Ketua InSWA Sri Bebassari menyadari, biaya untuk penanganan masalah sampah cukup tinggi dan ini juga berlaku di negara-negara lain dalam menerapkan pengelolaan sampah. Perhitungan dana yang dibutuhkan bergantung pada volume sampah yang akan diolah dan teknologi yang diterapkan.
Untuk mengatasi tingginya biaya pengelolaan sampah, dia merujuk kebijakan yang dilakukan negara-negara seperti Singapura dan Jepang. Kata dia, masyarakat Singapura dan Jepang membayar iuran untuk pengelolaan sampah.
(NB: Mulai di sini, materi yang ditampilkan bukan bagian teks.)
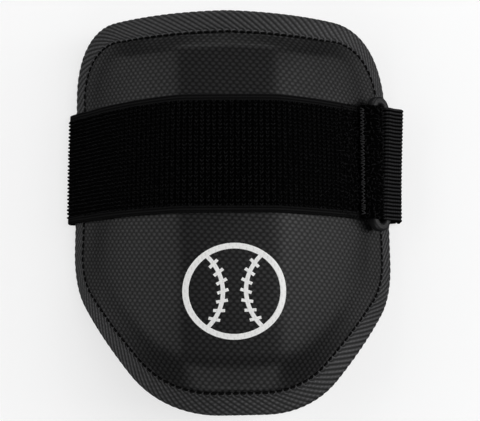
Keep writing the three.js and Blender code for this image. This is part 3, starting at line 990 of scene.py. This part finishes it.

“Di Singapura, satu rumah tangga membayar sekitar Rp 200 ribu setiap bulan, maka tidak heran sampah bisa dikelola dengan sangat baik. Hal ini juga bisa diterapkan di kota-kota besar di Indonesia," kata Sri dalam keterangannya, Jumat (22/11).
Menurut wanita yang sudah puluhan tahun bergelut dengan masalah sampah, keberhasilan penanganan masalah sampah juga akan berdampak positif bagi sektor lainnya.
Adapun efek yang ditimbulkan adalah hasil pengelolaan sampah itu bisa dijadikan bahan bakar bagi pembangkit listrik tenaga sampah (PLTSA) dan kompos untuk kegiatan pertanian dan perkebunan.
“Keuntungan yang didapat dari pengelolaan limbah sampah juga bisa dirasakan sektor lainnya," jelasnya.
PLTSA dinilai cocok untuk diterapkan di Indonesia sebagai salah satu alternatif sumber energi. Sri mengaku menjadi salah satu tim dalam pembuatan studio kelayakan penerapan PLTSA.
Pemerintah saat ini terus berupaya mencari sumber energi terbarukan guna menjadi alternatif dari penggunaan sumber energi yang selama ini sebagian besar berasal dari minyak bumi. Kemunculan sumber energi baru bisa mengatasi ketergantungan Indonesia atas impor minyak bumi yang masih tinggi.
Jika menilik masalah upaya meminimalkan ketergantungan pada minyak bumi, pemerintah melalui PLN mempersiapkan diri mencapai bauran Energi Baru Terbarukan (EBT) sebesar 23 persen pada 2025.
Jika sampah bisa dimaksimalkan sebagai sumber energi pembangkit, kata dia, hal ini dapat menyelesaikan persoalan sampah tersebut.